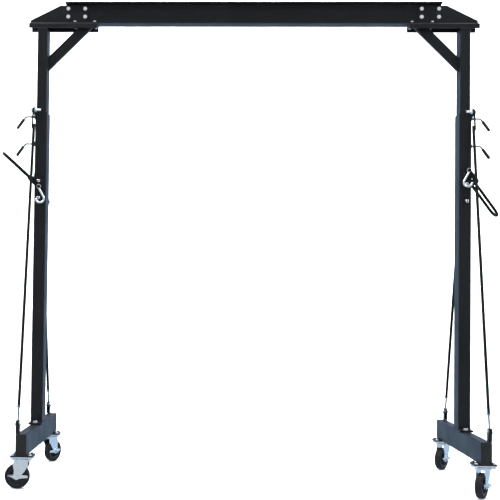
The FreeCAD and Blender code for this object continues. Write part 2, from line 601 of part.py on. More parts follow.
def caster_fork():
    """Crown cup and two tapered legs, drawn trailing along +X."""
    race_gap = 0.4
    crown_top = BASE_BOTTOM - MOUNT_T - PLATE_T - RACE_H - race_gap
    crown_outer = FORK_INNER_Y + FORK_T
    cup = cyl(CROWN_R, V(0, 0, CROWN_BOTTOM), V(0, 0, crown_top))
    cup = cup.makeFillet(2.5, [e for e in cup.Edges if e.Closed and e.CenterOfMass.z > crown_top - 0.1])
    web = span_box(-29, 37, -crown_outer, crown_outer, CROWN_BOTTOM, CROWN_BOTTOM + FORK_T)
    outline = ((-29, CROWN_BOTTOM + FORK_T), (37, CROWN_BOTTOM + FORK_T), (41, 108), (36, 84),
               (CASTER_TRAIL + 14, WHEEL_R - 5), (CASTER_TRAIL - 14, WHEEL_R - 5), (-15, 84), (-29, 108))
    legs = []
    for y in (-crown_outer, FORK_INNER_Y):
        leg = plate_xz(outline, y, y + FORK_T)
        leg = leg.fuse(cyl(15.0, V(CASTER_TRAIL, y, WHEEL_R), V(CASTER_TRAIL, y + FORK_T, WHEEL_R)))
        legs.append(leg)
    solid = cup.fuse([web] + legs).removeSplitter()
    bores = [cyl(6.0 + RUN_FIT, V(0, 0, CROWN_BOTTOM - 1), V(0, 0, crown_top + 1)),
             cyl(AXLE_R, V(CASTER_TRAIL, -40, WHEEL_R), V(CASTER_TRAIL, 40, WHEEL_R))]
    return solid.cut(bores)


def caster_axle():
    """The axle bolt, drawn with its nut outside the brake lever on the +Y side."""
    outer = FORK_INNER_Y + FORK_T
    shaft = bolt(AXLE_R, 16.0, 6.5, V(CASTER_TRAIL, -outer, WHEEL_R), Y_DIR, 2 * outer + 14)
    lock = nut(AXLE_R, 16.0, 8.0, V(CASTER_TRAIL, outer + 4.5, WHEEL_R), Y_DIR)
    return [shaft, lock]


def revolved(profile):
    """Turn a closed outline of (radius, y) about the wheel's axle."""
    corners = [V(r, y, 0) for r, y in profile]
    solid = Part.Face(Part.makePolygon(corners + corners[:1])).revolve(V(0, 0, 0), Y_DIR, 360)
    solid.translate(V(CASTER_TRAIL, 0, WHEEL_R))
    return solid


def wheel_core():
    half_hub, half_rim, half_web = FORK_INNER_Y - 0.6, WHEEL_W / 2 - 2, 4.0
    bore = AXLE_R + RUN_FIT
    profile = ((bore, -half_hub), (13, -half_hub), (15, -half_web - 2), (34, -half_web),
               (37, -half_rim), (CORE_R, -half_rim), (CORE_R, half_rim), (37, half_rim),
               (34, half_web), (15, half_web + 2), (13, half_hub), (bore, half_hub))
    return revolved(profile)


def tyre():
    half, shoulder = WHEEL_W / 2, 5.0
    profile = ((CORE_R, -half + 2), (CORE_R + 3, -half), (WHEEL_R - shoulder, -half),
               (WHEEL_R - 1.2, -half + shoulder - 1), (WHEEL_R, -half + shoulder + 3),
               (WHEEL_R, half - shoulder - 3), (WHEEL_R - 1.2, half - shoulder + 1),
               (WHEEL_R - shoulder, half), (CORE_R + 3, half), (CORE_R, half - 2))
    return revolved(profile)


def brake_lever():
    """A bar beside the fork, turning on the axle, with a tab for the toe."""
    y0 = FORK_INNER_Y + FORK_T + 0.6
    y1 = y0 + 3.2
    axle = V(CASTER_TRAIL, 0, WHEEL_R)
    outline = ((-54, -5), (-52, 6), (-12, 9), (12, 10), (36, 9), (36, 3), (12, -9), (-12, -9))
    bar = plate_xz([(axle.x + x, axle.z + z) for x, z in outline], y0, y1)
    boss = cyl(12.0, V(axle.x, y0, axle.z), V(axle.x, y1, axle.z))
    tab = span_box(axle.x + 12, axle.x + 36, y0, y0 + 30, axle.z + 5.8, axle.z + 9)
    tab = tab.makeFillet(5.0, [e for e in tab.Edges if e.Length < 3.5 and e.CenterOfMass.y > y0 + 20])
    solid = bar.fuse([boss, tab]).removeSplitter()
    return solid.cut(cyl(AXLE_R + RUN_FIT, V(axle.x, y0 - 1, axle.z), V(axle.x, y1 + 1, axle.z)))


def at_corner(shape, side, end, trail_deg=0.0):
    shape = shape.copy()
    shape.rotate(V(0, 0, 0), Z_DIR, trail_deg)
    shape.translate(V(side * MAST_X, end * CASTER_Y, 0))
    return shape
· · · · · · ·
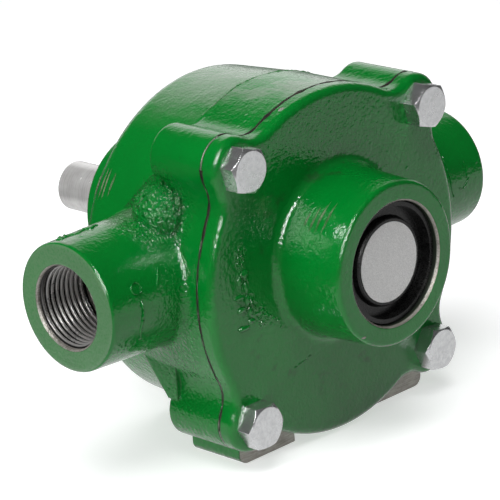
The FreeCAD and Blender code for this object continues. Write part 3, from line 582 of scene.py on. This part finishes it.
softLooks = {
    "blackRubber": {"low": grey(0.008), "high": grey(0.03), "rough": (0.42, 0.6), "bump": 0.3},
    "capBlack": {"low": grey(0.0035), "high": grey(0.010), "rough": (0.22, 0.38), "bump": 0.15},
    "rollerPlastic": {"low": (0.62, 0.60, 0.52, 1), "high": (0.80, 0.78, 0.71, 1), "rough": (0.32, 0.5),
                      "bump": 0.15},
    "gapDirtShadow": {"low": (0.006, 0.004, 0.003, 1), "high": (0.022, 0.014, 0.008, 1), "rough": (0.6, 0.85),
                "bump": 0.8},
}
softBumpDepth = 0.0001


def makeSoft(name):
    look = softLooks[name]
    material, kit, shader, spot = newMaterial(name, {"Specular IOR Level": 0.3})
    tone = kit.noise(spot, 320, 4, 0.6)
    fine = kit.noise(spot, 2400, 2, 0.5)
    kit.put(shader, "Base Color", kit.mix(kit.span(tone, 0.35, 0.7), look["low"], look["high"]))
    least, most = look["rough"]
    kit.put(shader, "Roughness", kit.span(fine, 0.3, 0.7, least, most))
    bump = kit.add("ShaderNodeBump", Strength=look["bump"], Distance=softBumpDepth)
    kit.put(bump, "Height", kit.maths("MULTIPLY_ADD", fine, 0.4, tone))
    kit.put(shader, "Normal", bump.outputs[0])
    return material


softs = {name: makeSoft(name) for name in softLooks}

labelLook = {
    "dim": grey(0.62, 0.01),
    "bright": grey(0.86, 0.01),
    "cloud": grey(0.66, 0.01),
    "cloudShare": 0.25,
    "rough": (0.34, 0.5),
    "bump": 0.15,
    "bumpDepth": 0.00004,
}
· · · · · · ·
What is required: Starting at the line that holds "More parts follow.", copy each line exactly and stop after the line that holds "return solid.cut(bores)".

Answer:
The FreeCAD and Blender code for this object continues. Write part 2, from line 601 of part.py on. More parts follow.
def caster_fork():
    """Crown cup and two tapered legs, drawn trailing along +X."""
    race_gap = 0.4
    crown_top = BASE_BOTTOM - MOUNT_T - PLATE_T - RACE_H - race_gap
    crown_outer = FORK_INNER_Y + FORK_T
    cup = cyl(CROWN_R, V(0, 0, CROWN_BOTTOM), V(0, 0, crown_top))
    cup = cup.makeFillet(2.5, [e for e in cup.Edges if e.Closed and e.CenterOfMass.z > crown_top - 0.1])
    web = span_box(-29, 37, -crown_outer, crown_outer, CROWN_BOTTOM, CROWN_BOTTOM + FORK_T)
    outline = ((-29, CROWN_BOTTOM + FORK_T), (37, CROWN_BOTTOM + FORK_T), (41, 108), (36, 84),
               (CASTER_TRAIL + 14, WHEEL_R - 5), (CASTER_TRAIL - 14, WHEEL_R - 5), (-15, 84), (-29, 108))
    legs = []
    for y in (-crown_outer, FORK_INNER_Y):
        leg = plate_xz(outline, y, y + FORK_T)
        leg = leg.fuse(cyl(15.0, V(CASTER_TRAIL, y, WHEEL_R), V(CASTER_TRAIL, y + FORK_T, WHEEL_R)))
        legs.append(leg)
    solid = cup.fuse([web] + legs).removeSplitter()
    bores = [cyl(6.0 + RUN_FIT, V(0, 0, CROWN_BOTTOM - 1), V(0, 0, crown_top + 1)),
             cyl(AXLE_R, V(CASTER_TRAIL, -40, WHEEL_R), V(CASTER_TRAIL, 40, WHEEL_R))]
    return solid.cut(bores)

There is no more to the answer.